John loved attending these reunions, and even though he had a heart attack in Albuquerque last year, we had planned on attending this reunion together in Kansas.

So here I am writing this story, and I am not in the air on my way to Kansas. The reason is certainly not the weather. The weather from here clear to Wichita today is ideal, and there was no morning fog, so an early departure before sunrise would have been perfect! My following story will lead up to the reason I am sitting here writing instead of in the air flying.

To start, I feel very honored that during the last three months, I have completed twelve Angel Flight Missions in 49Bravo, carrying on Captain John’s legacy. Each mission was safely completed, with me always having extreme confidence in the reliability of 49Bravo’s engine. Even though she was approaching 2000 hours on her engine (the recommended time between overhauls), she had been performing top-notch with excellent compression checks on each cylinder and no sign of any issues. When your engine reaches the recommended time by the manufacturer for overhaul (two thousand hours for 49Bravo), you can continue flying as long as your mechanic gives it a thumbs up to be airworthy. John and I (and now me) were counting on getting several more hundred hours of safe flying on her engine before the need for an overhaul, and the way she had been running, and the thumbs up from the mechanics each inspection time, made us feel there was a strong chance we would.

With the number of Angel Flights I completed since June, I have accumulated just a little over 50 hours on the engine since the last oil change, which was in April. It worked out perfectly because the oil gets changed every 50 hours, and my next flight scheduled was the flight for today heading to Kansas. The flight to and from Kansas would be sixteen to eighteen hours, so starting with new oil was perfect!
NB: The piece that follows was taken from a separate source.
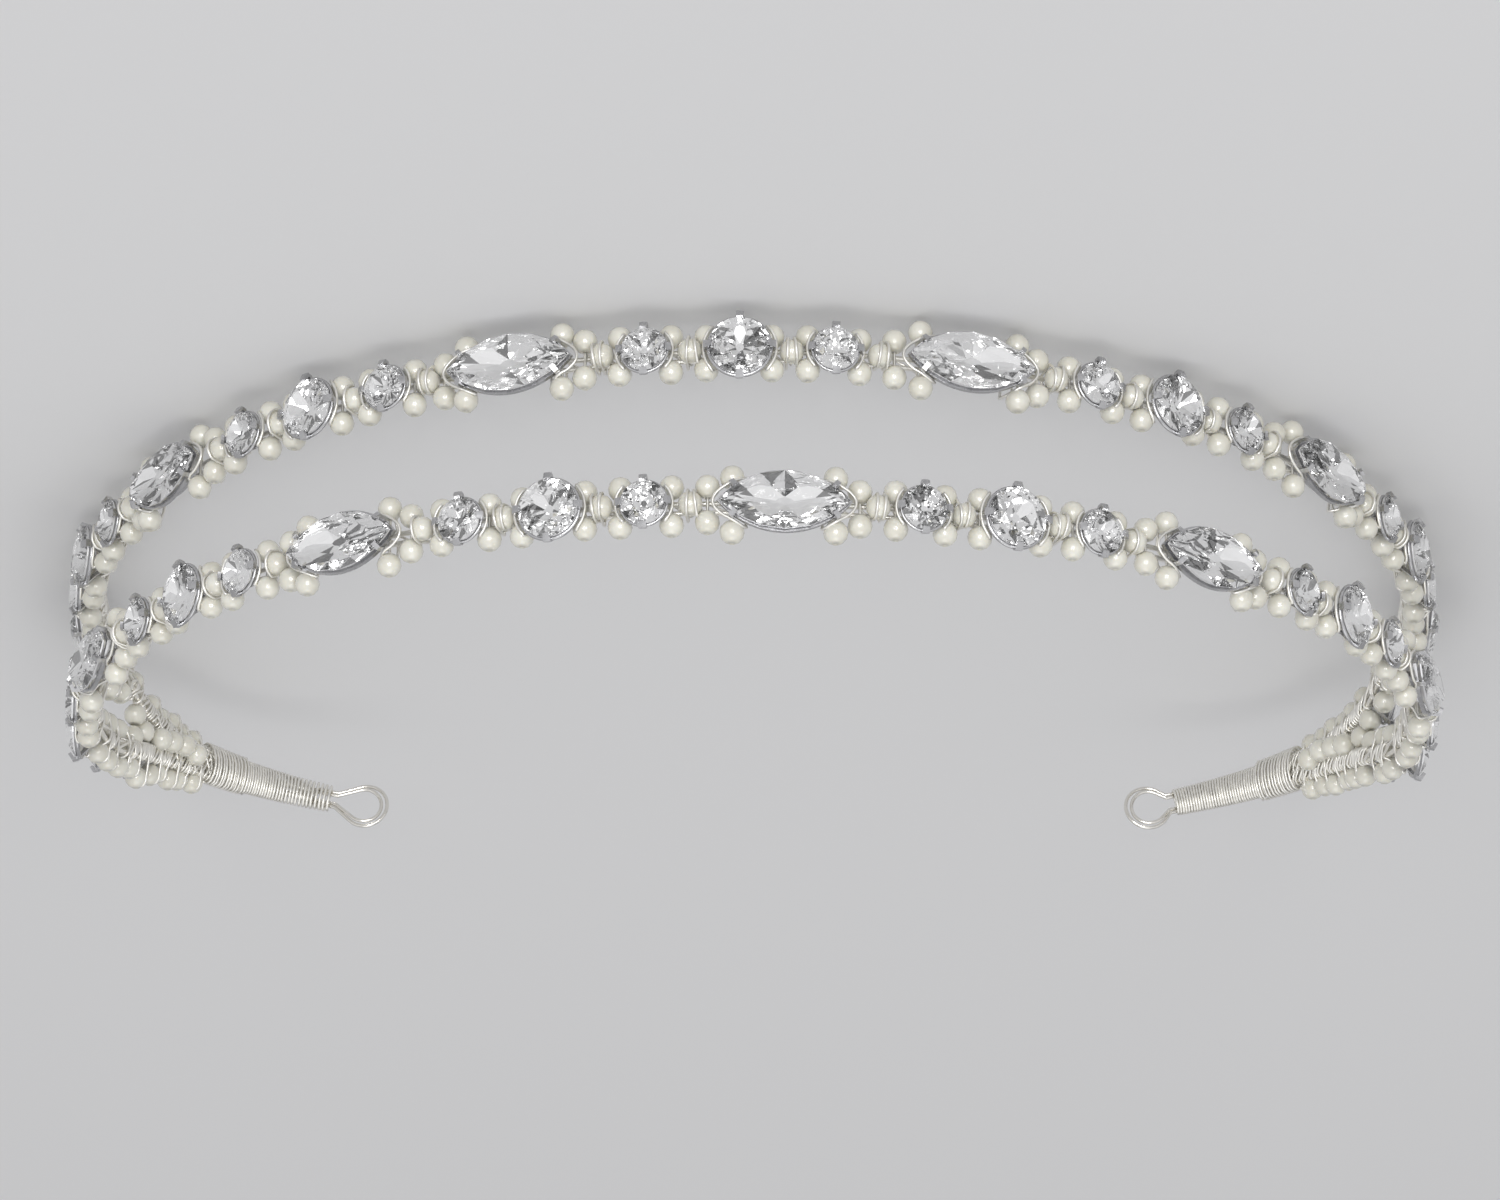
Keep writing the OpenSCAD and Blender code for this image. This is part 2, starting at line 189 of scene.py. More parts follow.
# Crystals. Machine-cut lead crystal, clear, with a mirror foil on its back and its girdle. A
# bronze lacquer covers the foil's middle, and shows from behind through the open basket.
# Length of a repeat, place of a marquise in each row, and of the small stones beside it
REPEAT = 52.2
PHASE = {"front": -3.4, "rear": 1.6 + REPEAT / 2}
SMALL_OFFSET = 15.5
# Distance from a row's middle within which the pattern has its stones, and one stone past it
LARGE_TO = 136
SMALL_TO = 146
LAST_STONE = 148.5
# Height of the girdles and the culets above the base wires
LARGE_HEIGHT = 3.1
SMALL_HEIGHT = 2.9
CULET_Z = 1.5
# Half length and half width, crown height, and the table's share of both
MARQUISE_CUT = (7.5, 3.5, 1.2, (0.72, 0.52))
LARGE_CUT = (3.55, 3.55, 1.1, (0.56, 0.56))
SMALL_CUT = (2.65, 2.65, 0.85, (0.56, 0.56))
# Half the girdle's thickness, and the outline's share at the rings midway up the crown and the
# back, and at the culet
EDGE = 0.1
CROWN_SHARE = 0.8
BACK_SHARE = 0.5
CULET_SHARE = 0.14
# First corner of each ring after the table's, and half the degrees from one of 8 to the next
STAR, GIRDLE_TOP, GIRDLE_FOOT, BACK, CULET = 8, 16, 32, 48, 56
HALF_STEP = 22.5
BRONZE = (0.3, 0.17, 0.07)
SILVER = (0.75, 0.75, 0.76)
# Foil seen through the crystal: share of facets painted dark as a painted dark reflection, and their
# grey, the light ones' least grey and how much it varies, and the two factors of each facet's draw
PAINTED_DARK_FACETS = 0.12
PAINTED_DARK_GREY = 0.3
LIGHT_GREY = 0.93
GREY_RANGE = 0.05
DRAW_RATE = 12.9898
DRAW_SIZE = 43758.5453


def outline(a, b, angles):
    """Points round a stone: a circle of radius a, or where a exceeds b two arcs through the
    points (a, 0) and (0, b), at a cosine's distance along the stone."""
    angles = np.radians(angles)
    if a == b:
        return a * np.stack([np.cos(angles), np.sin(angles)], 1)
    x = a * np.cos(angles)
    r = (a * a + b * b) / (2 * b)
    side = np.sign(np.round(np.sin(angles), 9))
    return np.stack([x, side * (np.sqrt(r * r - x * x) - r + b)], 1)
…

Not only would 49Bravo have new oil for the flight, but I would also have the thumbs up from my mechanic that all was good, or so I thought!

One thing that gets done during an oil change on an airplane’s engine is the oil filter gets cut open, and the actual paper filter inside gets removed and examined for things that should not be there. Doing this tells a lot about what’s going on inside the engine before something more major can happen. Previous inspections of 49Bravo’s oil filters never revealed any concerns, which always boosted our hopes of getting more time. But this time was different. This time the oil filter gave a clue that something not so good was happening inside 49Bravo’s engine! Once the paper filter was removed and examined, it was evident there were many small pieces of metal attached to it, and the clue was letting us know that somewhere within the engine, something not so good was underway. Metal in your oil filter is something no aircraft owner ever wants to have found because what follows not only creates a lot of downtimes but is also very expensive. And if your engine is near its recommended overhaul, it’s saying now is the time.
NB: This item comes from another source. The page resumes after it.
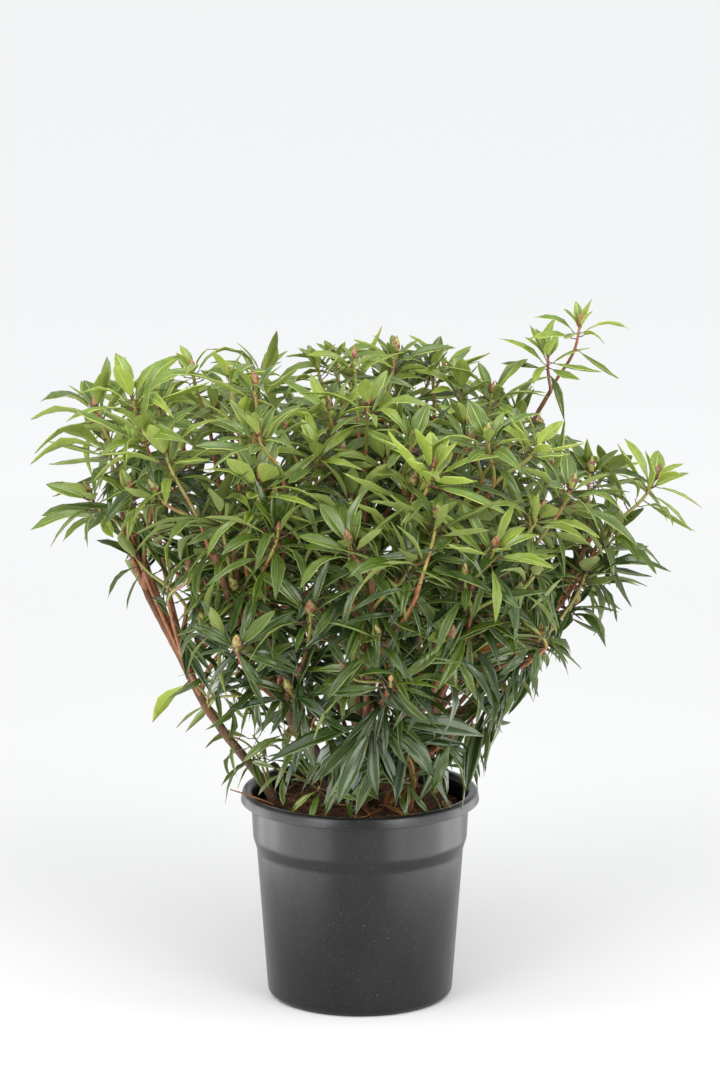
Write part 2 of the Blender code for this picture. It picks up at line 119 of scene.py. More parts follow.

So this is why I am sitting here composing this story instead of in the air flying to Kansas. 49Bravo is grounded and is in the process of being followed through with a complete engine overhaul. The process will include considerable downtime and quite a lot of expense.

Instead of letting this weigh on me like a heavy burden, I have concluded that it is, in reality, a blessing in disguise. Even though a catastrophic engine failure event would probably be unlikely, and the fact of surviving engine failures is very high, having any engine problem halfway across the country (or somewhere on an Angel Flight) would not have been good. On a positive thought, finding out this way, instead of hearing a big bang and a sudden shudder while in the air, makes me very thankful that this has happened!

So, from this point forward, my post related to flying will be focused on keeping everyone updated on the process of 49Bravo getting her very faithful engine rebuilt.

I have not mentioned until now how many actual hours are on 49Bravo’s engine (remember that the recommended overhaul time is 2,000 hours). She has 1,953 hours of faithful flying time that Captain John and I accumulated on her through many years of flying together, mostly doing Angel Flights!

I am looking ahead to my next flight in 49Bravo as I break in her newly overhauled engine!

Thank you so much for your time, and keep in mind that in the midst of what can seem to be overwhelmingly bad news, you may be able to find a blessing in disguise!